Consistency through architecture without extra supervision: By rearranging attention grouping and routing without adding losses or manual priors, geometric consistency becomes an inherent behavior. The approach is engineering-efficient (rank-16 LoRA, 600 GPU hours).

Limitations & Future Work¶

The part count \(K=20\) is a fixed manual value. While the authors claim it "fits most common objects," its sufficiency and sensitivity for hyper-complex scenes (e.g., dense machinery, vegetation) remain unanalyzed in the ablation study. ⚠️ Refer to the original text.
PAA depends on the 3D segmentation quality of PartField. If the part segmentation is incorrect (messy boundaries, over-segmentation), the error propagates directly into the attention grouping. Robustness to segmentation failure is not discussed.
Although the evaluation includes game assets, both training and testing lean toward Objaverse-style datasets. Generalization to real-world scanned meshes (noisy geometry, non-manifold) has not been verified.
The specific engineering implementation of the dual-path merge \(\cup\) in CRA (calculating attention only once per token pair) is relegated to the supplementary materials.

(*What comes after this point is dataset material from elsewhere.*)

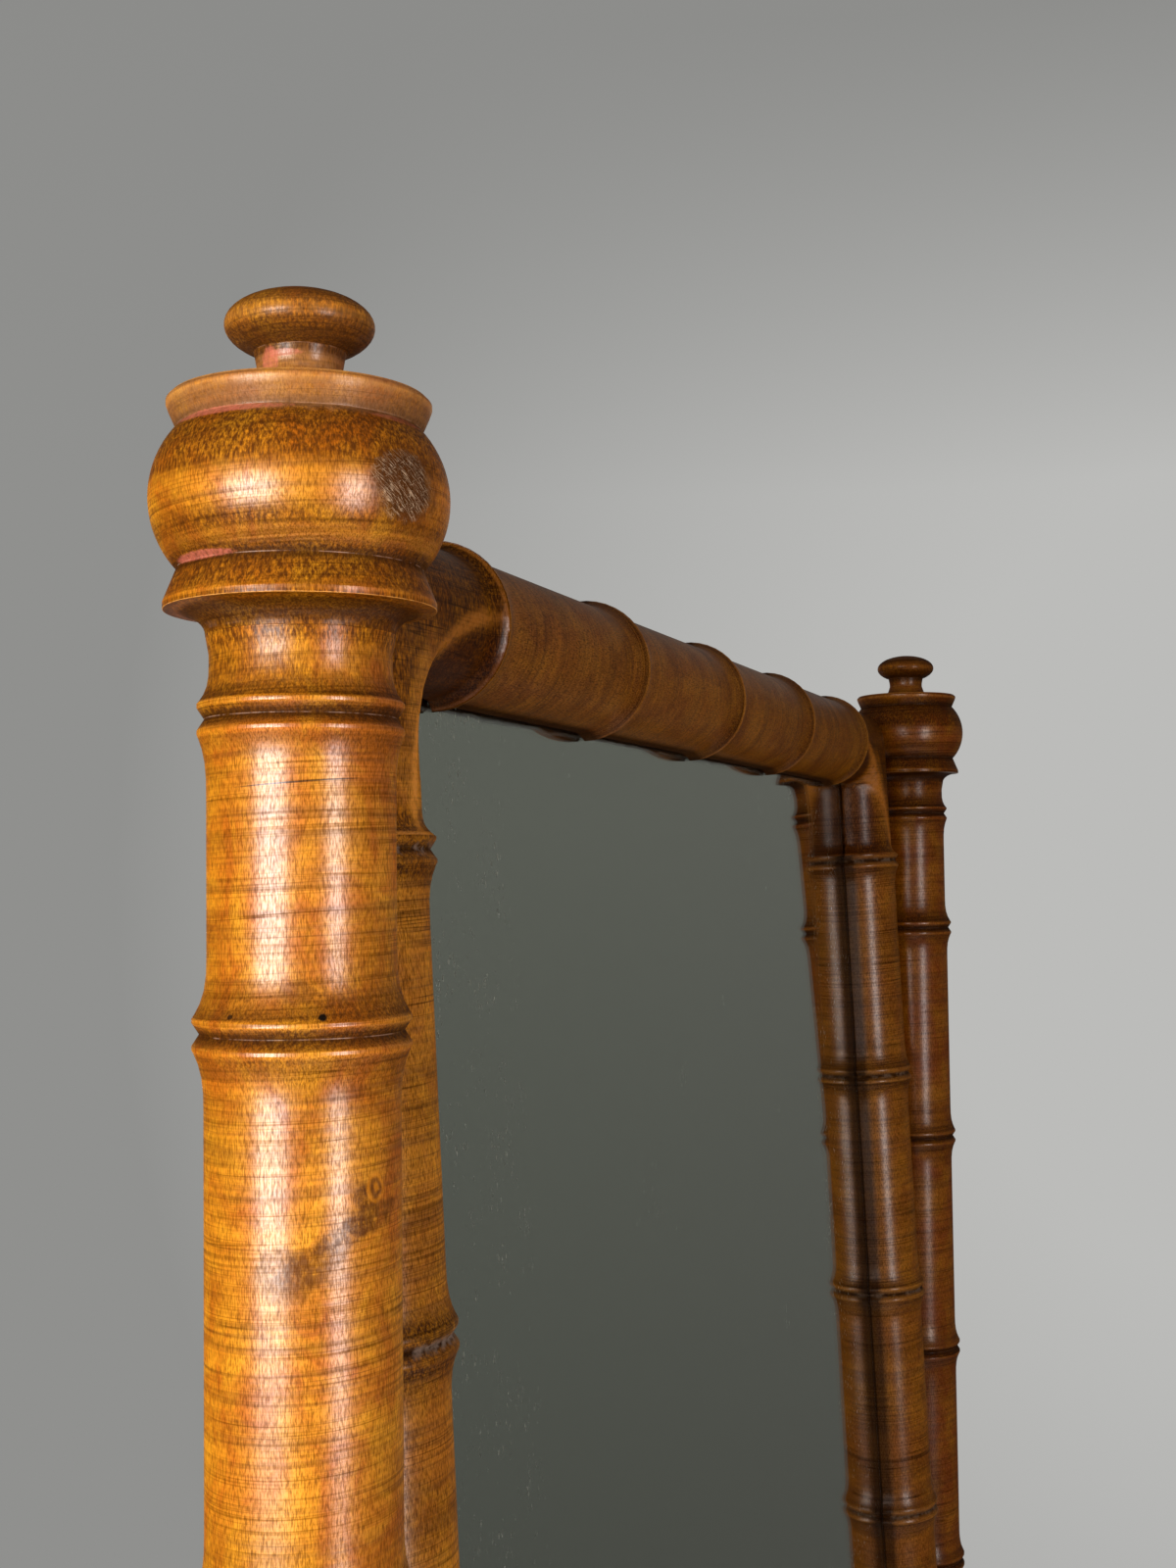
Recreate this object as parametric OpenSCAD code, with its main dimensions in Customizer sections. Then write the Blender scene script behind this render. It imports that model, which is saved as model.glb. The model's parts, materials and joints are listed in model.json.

vs. UniTEX: UniTEX uses a two-stage "multi-view diffusion + transformer-based Large Texturing Model predicting texture functions in 3D space." While it avoids self-occlusion, it is limited by sparse, low-quality 3D training data, resulting in over-smoothed textures and visible cross-view seams. CaliTex leverages 2D priors for quality while ensuring consistency via geometry-calibrated attention (FID 157.8 vs. 176.2).
vs. Romantex / AlignTex: Romantex uses 3D-aware RoPE for spatial information and geometry-dependent CFG; AlignTex fuses image and geometry features during diffusion. While they enhance "feature-level" geometric awareness, CaliTex directly modifies the "attention grouping and routing structure," providing more explicit control over token interactions and information flow.
vs. SeqTex / Elevate3D: SeqTex generates textures directly in UV space to avoid reprojection but depends on automatic UV unwrapping (xatlas), which can lead to fragmented degradation. Elevate3D iteratively refines single views and modifies geometry for consistency, potentially altering original geometric details. CaliTex modifies neither the UV pipeline nor the geometry, focusing on correcting consistency during the multi-view generation stage.

Rating¶

Novelty: ⭐⭐⭐⭐⭐ Tracing seams to attention ambiguity and solving it systematically with part grouping and condition routing is highly effective.
Experimental Thoroughness: ⭐⭐⭐⭐ Complete objective and subjective metrics including commercial models, but ablation only provides one quantitative table for MV-MSE; sensitivity to \(K\) and segmentation quality is missing.
Writing Quality: ⭐⭐⭐⭐⭐ Logical loop from problem diagnosis (two types of ambiguity) to two corresponding mechanisms. Clear writing and diagrams.
Value: ⭐⭐⭐⭐⭐ Seams and geometric alignment are core pain points in 3D texture generation. The methodology is lightweight and transferable, offering direct value to industrial asset generation.